Now, as a whole new generation of young people grow up having to fight for their health and well-being in regard to gun violence, they are finding their own ways to make their voices heard and their demands met — with techniques both learned and instinctual.
“I think one thing we can learn from older generations of activists, which I’ve shared with the Parkland students, is the power of patience,” Wolf says. “We can let the older generation be a testament to the fact that hard work means we may not get it the first time around, but eventually we’ll get it — so to not get discouraged that the Florida legislature doesn’t care today, because the real change will be made when we vote them out for people who will make a change.”

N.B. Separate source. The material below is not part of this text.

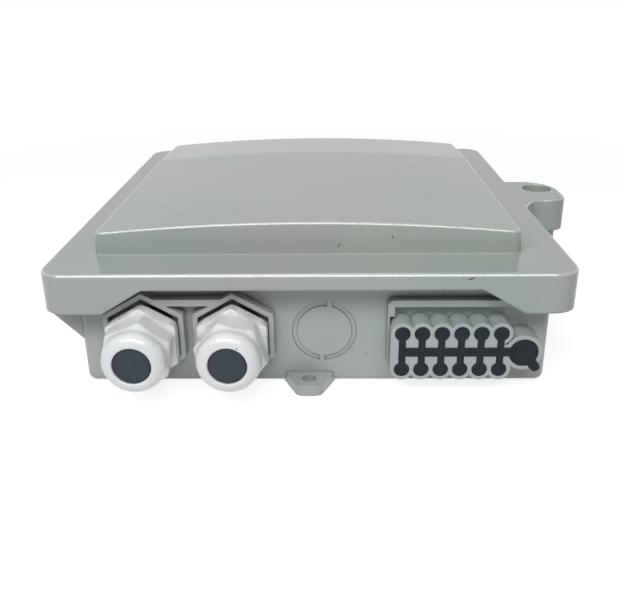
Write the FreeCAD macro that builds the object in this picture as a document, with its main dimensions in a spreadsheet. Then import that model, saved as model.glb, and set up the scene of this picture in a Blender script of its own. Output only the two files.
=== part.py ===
import FreeCAD, Part
import math
import os
import Sketcher

# Fibre distribution box, in millimetres.
# X runs across the lid (hinge on -X, lock on +X), Y along the box with the cable entries on -Y,
# Z out of the wall. The origin lies on the back plane, under the middle of the lid.

SIZES = {
    # lid shell
    "lid_width": 245.0,
    "lid_length": 265.0,
    "lid_corner": 12.0,
    "lid_wall": 2.5,
    "rim_top": 60.5,
    "skirt_bottom": 41.3,
    "rim_edge_round": 1.8,
    "panel_width": 200.8,
    "panel_shift": -0.8,
    "panel_draft": 1.4,
    "panel_front_margin": 26.4,
    "panel_back_margin": 24.7,
    "panel_end_height": 71.6,
    "panel_crown": 4.8,
    "panel_corner": 3.6,
    "panel_edge_round": 1.3,
    "panel_crease": 47.5,
    "panel_back_drop": 2.4,
    "recess_width": 196.0,
    "recess_depth": 0.5,
    "recess_margin": 6.5,
    "notch_top": 52.8,
    "notch_left_top": -75.0,
    "notch_right_top": 78.5,
    "notch_left_foot": -94.0,
    "notch_right_foot": 98.0,
    # base shell
    "base_left": -109.0,
    "base_right": 113.5,
    "base_depth": 240.2,
    "base_top": 55.5,
    "base_wall": 2.5,
    "base_corner": 5.0,
    "base_edge_round": 3.5,
    # seal between lid and base
    "gasket_width": 4.0,
    "gasket_corner": 2.0,
    "seal_gap": 0.3,
    "outer_rib_reach": 2.5,
    "inner_rib_height": 1.6,
    "inner_rib_gap": 0.1,
    "rib_thickness": 1.5,
    "rib_gap": 0.6,
    # hinge
    "hinge_x": -117.5,
    "hinge_z": 37.0,
    "barrel_radius": 4.5,
    "hinge_pin_radius": 1.5,
    "bore_gap": 0.05,
    "hinge_inset": 21.1,
    "hinge_span": 36.0,
    "lid_knuckle": 15.4,
    "arm_foot_drop": 16.0,
    "arm_top_rise": 2.5,
    "running_gap": 0.3,
    "web_rise": 5.0,
    "web_inset": 0.5,
    "web_reach": 3.0,
    "web_thickness": 3.2,
    # lock lug
    "lug_end": 150.0,
    "lug_back": 30.8,
    "lug_front": -12.0,
    "lug_root_front": -26.0,
    "lug_back_round": 21.0,
    "lug_front_round": 10.0,
    "lug_root_x": 129.5,
    "lug_root_round": 9.0,
    "base_lug_inset": 3.9,
    "base_lug_height": 9.0,
    "lock_x": 137.3,
    "lock_y": 13.0,
    "lock_cup_radius": 8.8,
    "lock_cup_depth": 11.5,
    "lock_head_radius": 8.4,
    "lock_head_height": 4.0,
    "lock_socket": 5.0,
    "lock_socket_floor": 1.2,
    "lock_shank_radius": 3.5,
    "lock_pin_radius": 1.5,
    "lock_pin_length": 15.0,
    "lock_tail": 5.5,
    "slot_gap": 0.7,
    # mounting ears
    "ear_root_width": 24.4,
    "ear_tip_width": 11.0,
    "ear_reach": 14.2,
    "ear_thickness": 5.2,
    "ear_tip_round": 4.2,
    "ear_hole_radius": 3.4,
    "ear_hole_reach": 6.5,
    # cable glands
    "gland_left_x": -77.0,
    "gland_right_x": -35.0,
    "gland_z": 25.6,
    "gland_flat": 32.2,
    "gland_thread_radius": 12.4,
    "gland_bore_radius": 8.4,
    "gland_hole_gap": 0.2,
    "thread_gap": 0.1,
    "thread_length": 6.0,
    "spigot_tip": 1.5,
    "collet_foot": 2.2,
    "collet_taper": 2.0,
    "collet_tip": 1.6,
    "collet_length": 9.0,
    "gland_washer": 6.4,
    "gland_flange": 7.3,
    "gland_cap_length": 19.5,
    "gland_cap_flat": 29.6,
    "gland_cap_radius": 14.6,
    "gland_cap_hex": 10.5,
    "cap_hex_fade": 4.5,
    "cap_thread_length": 7.0,
    "cap_nose_length": 6.0,
    "cap_mouth_step": 0.5,
    "gland_nose_round": 5.0,
    "gland_nut": 5.0,
    "nut_inset": 1.0,
    "washer_inset": 1.2,
    "sleeve_start": 1.0,
    "sleeve_fit": 0.05,
    "sleeve_wall": 2.35,
    "plug_head": 6.0,
    "plug_inset": 0.5,
    "plug_dish": 0.2,
    "gland_left_turn": -8.0,
    "gland_right_turn": 17.0,
    # hexagonal collars round the glands
    "collar_rise": 1.6,
    "collar_gap": 0.4,
    "collar_wall": 2.25,
    "collar_height": 6.0,
    "collar_tie_top": 45.7,
    "collar_tie_height": 3.2,
    # knock-out
    "knockout_x": 7.3,
    "knockout_z": 27.0,
    "knockout_radius": 15.4,
    "knockout_groove": 2.6,
    "knockout_depth": 0.8,
    "knockout_bridge": 2.2,
    "knockout_overlap": 0.5,
    "knockout_top_shift": 2.4,
    "knockout_low_shift": -1.2,
    # drop-port block
    "port_first_x": 43.1,
    "port_pitch": 9.0,
    "port_top_z": 31.0,
    "port_bottom_z": 12.9,
    "port_tube_radius": 5.3,
    "port_bore_radius": 3.6,
    "port_reach": 12.0,
    "big_port_x": 98.9,
    "big_port_z": 21.4,
    "big_tube_radius": 8.6,
    "big_bore_radius": 6.8,
    "port_web_reach": 2.0,
    "port_web_half": 4.0,
    "seal_depth": 5.0,
    "seal_pin_length": 11.0,
    "seal_fit": 0.05,
    "seal_proud": 0.4,
    "seal_back_gap": 0.2,
    "stem_width": 3.2,
    "spine_z": 21.8,
    "spine_height": 4.5,
    "tail_width": 4.6,
    "tail_reach": 11.6,
    "tail_angle": -52.0,
    "frame_left": 36.8,
    "frame_right": 107.0,
    "frame_top": 44.4,
    "frame_wall": 3.2,
    "frame_height": 4.5,
    "frame_round": 3.0,
    # inner bosses
    "boss_radius": 4.0,
    "boss_hole_radius": 1.3,
    "boss_edge": 1.0,
    "screw_hole_gap": 0.15,
    # adapter panel and adapters
    "panel_y": -50.0,
    "adapter_pitch": 14.5,
    "adapter_width": 9.4,
    "adapter_height": 13.0,
    "adapter_length": 27.5,
    "adapter_flange": 1.6,
    "adapter_flange_lip": 1.4,
    "adapter_wall": 1.1,
    "adapter_z": 24.0,
    "adapter_fit": 0.1,
    "adapter_core": 2.0,
    "key_half": 1.6,
    "key_length": 6.0,
    "key_under": 0.5,
    "sleeve_inset": 3.0,
    "sleeve_radius": 1.9,
    "sleeve_bore": 1.25,
    "cap_handle": 6.0,
    "cap_handle_width": 1.8,
    "cap_insert": 2.6,
    "cap_brim": 3.0,
    "cap_gap": 0.2,
    "bracket_thickness": 1.5,
    "bracket_height": 36.0,
    "bracket_foot": 14.0,
    "bracket_side": 8.0,
    "bracket_bend": 2.0,
    "bracket_boss_height": 6.5,
    # splice tray
    "tray_x": 0.0,
    "tray_y": 42.0,
    "tray_width": 196.0,
    "tray_length": 122.0,
    "tray_height": 11.0,
    "tray_wall": 1.6,
    "tray_corner": 26.0,
    "tray_bottom": 22.0,
    "tray_screw_x": 84.0,
    "tray_screw_y": 47.0,
    "ring_radius": 30.0,
    "ring_wall": 1.4,
    "ring_spread": 52.0,
    "ring_gate_half": 6.0,
    "tray_gate_half": 7.0,
    "cover_thickness": 1.5,
    "holder_width": 42.0,
    "holder_length": 40.0,
    "holder_height": 7.0,
    "holder_groove": 2.6,
    "holder_rows": 6.0,
    "holder_base": 2.0,
    "holder_lane_half": 4.0,
    # screws
    "screw_radius": 1.2,
    "screw_head_radius": 2.9,
    "screw_head_height": 2.0,
    "screw_length": 9.0,
    "short_screw_length": 5.0,
    "screw_tip_gap": 0.6,
    "cross_reach": 1.6,
    "cross_half": 0.35,
    "cross_depth": 1.0,
    # cable clamps
    "clamp_y": -86.0,
    "clamp_spread": 14.0,
    "clamp_width": 10.0,
    "clamp_thickness": 2.4,
    "clamp_arch": 8.0,
    "strap_margin": 1.0,
    "clamp_boss_height": 26.0,
    "saddle_height": 17.5,
    "saddle_wall": 2.5,
    # fibre guides
    "guide_x": 96.0,
    "guide_y": -80.0,
    "guide_step": 20.0,
    "guide_radius": 6.0,
    "guide_wall": 1.6,
    "guide_width": 8.0,
    "guide_gap": 4.5,
}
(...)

On the other side, says González, is what her generation might teach the older ones (in addition to the power of social media, of course).
“One of the main things to be learned is that a lot of people kind of get pushed into an agenda, like Republican or Democrat. But the best way to get things done is to appeal to both sides, and listen, which is what we’ve been doing,” she says. “And this is not to knock anyone else, but what we’ve been really focused on is inclusion, and trying to really combine these communities spread around the United States. We’ve been trying to get everyone on the same page, to figure out what everybody’s asking for, and see if we can, as a giant movement, ask for that together.”